Objective: Thrombolysis has been demonstrated to improve revascularization and outcome in patients with acute ischemic stroke. Many centers now apply thrombolytic therapy locally via intra-arterial infusion. One therapeutic benefit is the ability to cross soft clots with a guidewire and to perform mechanical thrombolysis. In some instances, reopened arteries reocclude as a result of either thrombosis or vasospasm. We report the use of balloon angioplasty during thrombolysis for acute stroke.

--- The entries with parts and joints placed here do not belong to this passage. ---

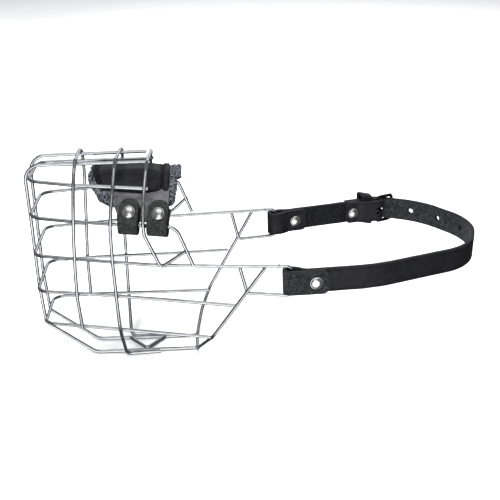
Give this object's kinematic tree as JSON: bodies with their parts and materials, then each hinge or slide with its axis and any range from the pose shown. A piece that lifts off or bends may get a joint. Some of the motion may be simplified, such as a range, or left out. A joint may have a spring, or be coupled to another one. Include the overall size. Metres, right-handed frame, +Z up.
{
  "type": "basket muzzle",
  "caption": "Welded wire basket muzzle for a large dog, with a padded leather bridge over the nose and a buckled leather neck strap.",
  "frame": {"origin": "halfway between the two upright ear bars that carry the neck strap, at their middle height", "axes": "+X runs back from the nose towards the neck, +Y towards the buckle side, +Z up"},
  "size_m": [0.3503, 0.1565, 0.1648],
  "materials": {
    "chrome_wire": "bright plated wire",
    "nickel": "polished rivet caps",
    "black_leather": "smooth black grain leather",
    "suede": "rough flesh side of black leather",
    "felt": "napped wool felt",
    "buckle_steel": "darkened wire buckle"
  },
  "bodies": {
    "basket": {"bottom_brace": "chrome_wire", "chin_wire": "chrome_wire", "ear_loop_left": "chrome_wire", "ear_loop_right": "chrome_wire", "hoop_front": "chrome_wire", "hoop_middle": "chrome_wire", "hoop_rear": "chrome_wire", "pad_cover": "black_leather", "pad_felt": "felt", "pad_rivet_front_left": "nickel", "pad_rivet_front_right": "nickel", "pad_rivet_rear_left": "nickel", "pad_rivet_rear_right": "nickel", "pad_skirt_left": "black_leather", "pad_skirt_right": "black_leather", "pad_tab_front_left": "suede", "pad_tab_front_right": "suede", "pad_tab_rear_left": "suede", "pad_tab_rear_right": "suede", "profile_wire_left": "chrome_wire", "profile_wire_right": "chrome_wire", "ring_wire_1": "chrome_wire", "ring_wire_2": "chrome_wire", "ring_wire_3": "chrome_wire", "ring_wire_4": "chrome_wire", "ring_wire_5": "chrome_wire"},
    "neck_strap": {"long_strap": "black_leather", "short_strap": "black_leather", "strap_rivet_left": "nickel", "strap_rivet_right": "nickel", "chape_rivet": "nickel", "keeper_loop": "black_leather"},
    "buckle_frame": {"buckle_frame": "buckle_steel"},
    "buckle_tongue": {"buckle_tongue": "buckle_steel"}
  },
  "joints": [
    {"name": "neck_strap_tilt", "type": "hinge", "parent": "basket", "child": "neck_strap", "pos_m": [0, 0, 0], "axis": [0, 1, 0], "range_deg": [-7, 7]},
    {"name": "buckle_swing", "type": "hinge", "parent": "neck_strap", "child": "buckle_frame", "pos_m": [0.09408, 0.08124, 0], "axis": [0, 0, 1], "range_deg": [-5, 0]},
    {"name": "tongue_lift", "type": "hinge", "parent": "buckle_frame", "child": "buckle_tongue", "pos_m": [0.09408, 0.08124, 0], "axis": [0, 0, 1], "range_deg": [0, 12]}
  ]
}
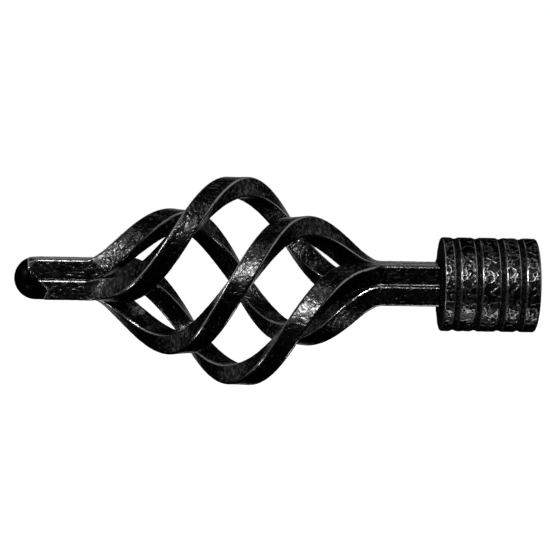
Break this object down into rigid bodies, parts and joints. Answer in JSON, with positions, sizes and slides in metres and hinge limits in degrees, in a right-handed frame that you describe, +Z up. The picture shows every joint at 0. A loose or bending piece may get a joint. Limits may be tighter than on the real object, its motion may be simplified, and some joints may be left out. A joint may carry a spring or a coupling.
{
  "type": "curtain pole finial",
  "caption": "Cage-twist finial: square bars spread from a domed tip bundle into a twisted cage and close into a stem on a grooved round socket collar that goes over a pole's end.",
  "frame": {"origin": "on the pole's axis at the seat of the collar's socket, where the pole's end bears", "axes": "+X along the pole and out of the socket's mouth, the finial points to -X; +Z up; the side that the picture shows faces -Y"},
  "size_m": [0.162, 0.065, 0.065],
  "materials": {
    "black_bar": "satin black paint with a fine grain over forged square bar",
    "black_dome": "smooth satin black paint",
    "black_collar": "satin black paint over a hammered surface",
    "black_weld": "satin black paint over a weld bead",
    "black_screw": "black oxide"
  },
  "bodies": {
    "root": {"cage_bar_1": "black_bar", "cage_bar_2": "black_bar", "cage_bar_3": "black_bar", "cage_bar_4": "black_bar", "tip_dome": "black_dome", "collar": "black_collar", "stem_weld": "black_weld", "grub_screw": "black_screw"}
  },
  "joints": []
}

Methods: From June 1995 through June 1999, 49 patients underwent intra-arterial therapy for acute stroke. In this group, nine patients (seven men and two women) were treated with balloon angioplasty after inadequate recanalization with thrombolytic infusion. The mean age of these patients was 67.9 years. Nine matched control patients who underwent thrombolysis alone without angioplasty were chosen for comparison.
Results: In the group of nine patients who had angioplasty, the mean National Institutes of Health Stroke Scale score at presentation was 21.8 +/- 5.4. Four patients had residual distal occlusion after angioplasty, and one patient had a hemorrhagic conversion. Of the five patients in which recanalization was successful, none had reocclusion of the balloon-dilated vessel. The mean score at 30 days for the five survivors was 12.6 +/- 14.9, for an improvement of 7.0 +/- 14.2. Among the nine control patients, the mean score at presentation was 20.3 +/- 5.2; the mean score at 30 days for the five survivors was 19.4 +/- 7.7, for an improvement of 4.2 +/- 7.8.
Conclusion: In our experience, balloon angioplasty is a safe, effective adjuvant therapy in patients who are resistant to intra-arterial thrombolysis. The use of balloon angioplasty may prevent reocclusion in a stenotic artery and permit distal infusion of thrombolytic agents.